Below is the data. Give it again, complete and exact.

▶ Supplied information
⟨

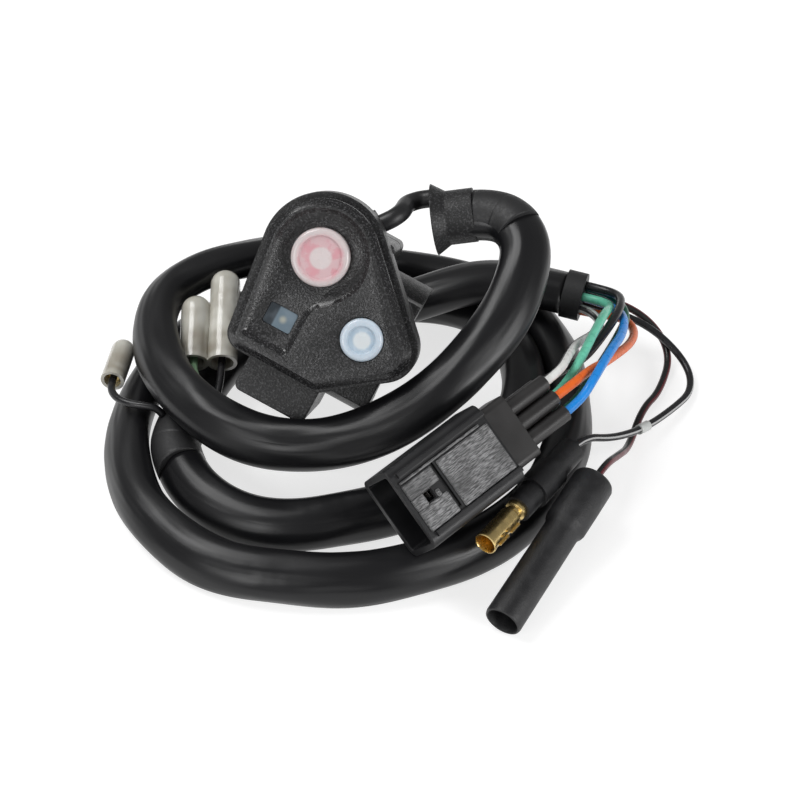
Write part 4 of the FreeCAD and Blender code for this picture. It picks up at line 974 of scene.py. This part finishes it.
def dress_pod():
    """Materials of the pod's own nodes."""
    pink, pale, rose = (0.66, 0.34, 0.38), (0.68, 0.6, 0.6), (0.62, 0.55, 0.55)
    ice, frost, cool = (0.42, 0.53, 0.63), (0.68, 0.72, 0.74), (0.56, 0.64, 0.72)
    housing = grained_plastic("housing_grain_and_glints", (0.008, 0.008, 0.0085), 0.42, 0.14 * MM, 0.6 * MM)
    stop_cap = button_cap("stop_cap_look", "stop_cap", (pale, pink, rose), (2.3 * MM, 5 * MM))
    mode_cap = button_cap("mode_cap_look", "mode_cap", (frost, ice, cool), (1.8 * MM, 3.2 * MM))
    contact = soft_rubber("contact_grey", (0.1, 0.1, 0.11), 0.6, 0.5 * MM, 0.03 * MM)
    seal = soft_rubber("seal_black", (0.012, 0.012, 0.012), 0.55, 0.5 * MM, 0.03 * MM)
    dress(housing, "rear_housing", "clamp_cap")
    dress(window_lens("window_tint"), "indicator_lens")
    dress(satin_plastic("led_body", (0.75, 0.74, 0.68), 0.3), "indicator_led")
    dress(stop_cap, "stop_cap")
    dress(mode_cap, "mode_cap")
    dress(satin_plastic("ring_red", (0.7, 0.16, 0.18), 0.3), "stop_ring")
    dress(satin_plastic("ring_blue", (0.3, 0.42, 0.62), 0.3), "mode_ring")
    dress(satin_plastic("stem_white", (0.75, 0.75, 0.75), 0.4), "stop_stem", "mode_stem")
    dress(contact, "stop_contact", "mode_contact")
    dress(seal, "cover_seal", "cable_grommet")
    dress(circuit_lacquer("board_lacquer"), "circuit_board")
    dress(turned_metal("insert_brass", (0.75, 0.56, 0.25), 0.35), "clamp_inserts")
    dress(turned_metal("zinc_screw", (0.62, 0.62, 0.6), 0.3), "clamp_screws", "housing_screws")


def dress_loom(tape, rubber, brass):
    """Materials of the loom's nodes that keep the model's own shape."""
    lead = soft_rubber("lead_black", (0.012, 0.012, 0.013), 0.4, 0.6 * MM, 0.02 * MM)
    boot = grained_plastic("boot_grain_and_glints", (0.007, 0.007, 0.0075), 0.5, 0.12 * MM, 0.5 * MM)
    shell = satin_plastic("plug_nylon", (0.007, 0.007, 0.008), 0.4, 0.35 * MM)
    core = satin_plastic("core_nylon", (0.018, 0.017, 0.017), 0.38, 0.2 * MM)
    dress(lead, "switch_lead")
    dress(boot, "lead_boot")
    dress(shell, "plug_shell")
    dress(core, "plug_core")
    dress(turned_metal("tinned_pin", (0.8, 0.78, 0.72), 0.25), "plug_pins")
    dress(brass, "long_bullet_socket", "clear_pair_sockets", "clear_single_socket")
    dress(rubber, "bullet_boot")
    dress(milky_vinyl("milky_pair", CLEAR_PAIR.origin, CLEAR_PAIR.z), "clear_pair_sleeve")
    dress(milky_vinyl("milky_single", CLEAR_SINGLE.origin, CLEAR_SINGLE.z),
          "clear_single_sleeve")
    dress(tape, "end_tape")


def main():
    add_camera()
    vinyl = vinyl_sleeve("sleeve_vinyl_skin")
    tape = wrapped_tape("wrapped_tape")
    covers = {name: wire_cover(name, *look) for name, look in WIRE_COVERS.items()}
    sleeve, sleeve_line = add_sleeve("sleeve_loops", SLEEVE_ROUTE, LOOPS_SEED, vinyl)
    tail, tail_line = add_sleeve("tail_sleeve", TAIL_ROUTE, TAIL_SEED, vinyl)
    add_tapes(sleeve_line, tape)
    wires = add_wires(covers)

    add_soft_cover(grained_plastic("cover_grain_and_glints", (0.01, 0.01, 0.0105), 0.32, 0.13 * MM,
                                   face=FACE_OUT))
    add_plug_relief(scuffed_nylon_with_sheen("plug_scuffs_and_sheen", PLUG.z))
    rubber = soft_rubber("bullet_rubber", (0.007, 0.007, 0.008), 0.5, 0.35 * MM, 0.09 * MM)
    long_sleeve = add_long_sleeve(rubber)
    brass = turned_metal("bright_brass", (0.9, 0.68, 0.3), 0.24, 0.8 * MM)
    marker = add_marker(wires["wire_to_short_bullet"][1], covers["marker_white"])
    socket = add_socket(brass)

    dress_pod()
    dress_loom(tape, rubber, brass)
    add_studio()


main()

⟩

▶ Worked answer
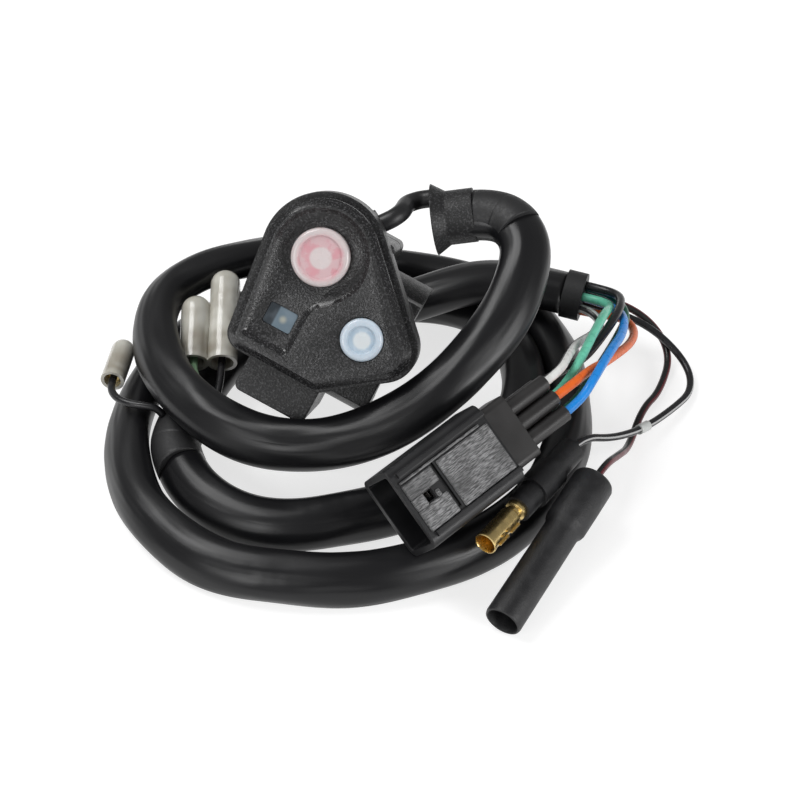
Write part 4 of the FreeCAD and Blender code for this picture. It picks up at line 974 of scene.py. This part finishes it.
def dress_pod():
    """Materials of the pod's own nodes."""
    pink, pale, rose = (0.66, 0.34, 0.38), (0.68, 0.6, 0.6), (0.62, 0.55, 0.55)
    ice, frost, cool = (0.42, 0.53, 0.63), (0.68, 0.72, 0.74), (0.56, 0.64, 0.72)
    housing = grained_plastic("housing_grain_and_glints", (0.008, 0.008, 0.0085), 0.42, 0.14 * MM, 0.6 * MM)
    stop_cap = button_cap("stop_cap_look", "stop_cap", (pale, pink, rose), (2.3 * MM, 5 * MM))
    mode_cap = button_cap("mode_cap_look", "mode_cap", (frost, ice, cool), (1.8 * MM, 3.2 * MM))
    contact = soft_rubber("contact_grey", (0.1, 0.1, 0.11), 0.6, 0.5 * MM, 0.03 * MM)
    seal = soft_rubber("seal_black", (0.012, 0.012, 0.012), 0.55, 0.5 * MM, 0.03 * MM)
    dress(housing, "rear_housing", "clamp_cap")
    dress(window_lens("window_tint"), "indicator_lens")
    dress(satin_plastic("led_body", (0.75, 0.74, 0.68), 0.3), "indicator_led")
    dress(stop_cap, "stop_cap")
    dress(mode_cap, "mode_cap")
    dress(satin_plastic("ring_red", (0.7, 0.16, 0.18), 0.3), "stop_ring")
    dress(satin_plastic("ring_blue", (0.3, 0.42, 0.62), 0.3), "mode_ring")
    dress(satin_plastic("stem_white", (0.75, 0.75, 0.75), 0.4), "stop_stem", "mode_stem")
    dress(contact, "stop_contact", "mode_contact")
    dress(seal, "cover_seal", "cable_grommet")
    dress(circuit_lacquer("board_lacquer"), "circuit_board")
    dress(turned_metal("insert_brass", (0.75, 0.56, 0.25), 0.35), "clamp_inserts")
    dress(turned_metal("zinc_screw", (0.62, 0.62, 0.6), 0.3), "clamp_screws", "housing_screws")


def dress_loom(tape, rubber, brass):
    """Materials of the loom's nodes that keep the model's own shape."""
    lead = soft_rubber("lead_black", (0.012, 0.012, 0.013), 0.4, 0.6 * MM, 0.02 * MM)
    boot = grained_plastic("boot_grain_and_glints", (0.007, 0.007, 0.0075), 0.5, 0.12 * MM, 0.5 * MM)
    shell = satin_plastic("plug_nylon", (0.007, 0.007, 0.008), 0.4, 0.35 * MM)
    core = satin_plastic("core_nylon", (0.018, 0.017, 0.017), 0.38, 0.2 * MM)
    dress(lead, "switch_lead")
    dress(boot, "lead_boot")
    dress(shell, "plug_shell")
    dress(core, "plug_core")
    dress(turned_metal("tinned_pin", (0.8, 0.78, 0.72), 0.25), "plug_pins")
    dress(brass, "long_bullet_socket", "clear_pair_sockets", "clear_single_socket")
    dress(rubber, "bullet_boot")
    dress(milky_vinyl("milky_pair", CLEAR_PAIR.origin, CLEAR_PAIR.z), "clear_pair_sleeve")
    dress(milky_vinyl("milky_single", CLEAR_SINGLE.origin, CLEAR_SINGLE.z),
          "clear_single_sleeve")
    dress(tape, "end_tape")


def main():
    add_camera()
    vinyl = vinyl_sleeve("sleeve_vinyl_skin")
    tape = wrapped_tape("wrapped_tape")
    covers = {name: wire_cover(name, *look) for name, look in WIRE_COVERS.items()}
    sleeve, sleeve_line = add_sleeve("sleeve_loops", SLEEVE_ROUTE, LOOPS_SEED, vinyl)
    tail, tail_line = add_sleeve("tail_sleeve", TAIL_ROUTE, TAIL_SEED, vinyl)
    add_tapes(sleeve_line, tape)
    wires = add_wires(covers)

    add_soft_cover(grained_plastic("cover_grain_and_glints", (0.01, 0.01, 0.0105), 0.32, 0.13 * MM,
                                   face=FACE_OUT))
    add_plug_relief(scuffed_nylon_with_sheen("plug_scuffs_and_sheen", PLUG.z))
    rubber = soft_rubber("bullet_rubber", (0.007, 0.007, 0.008), 0.5, 0.35 * MM, 0.09 * MM)
    long_sleeve = add_long_sleeve(rubber)
    brass = turned_metal("bright_brass", (0.9, 0.68, 0.3), 0.24, 0.8 * MM)
    marker = add_marker(wires["wire_to_short_bullet"][1], covers["marker_white"])
    socket = add_socket(brass)

    dress_pod()
    dress_loom(tape, rubber, brass)
    add_studio()


main()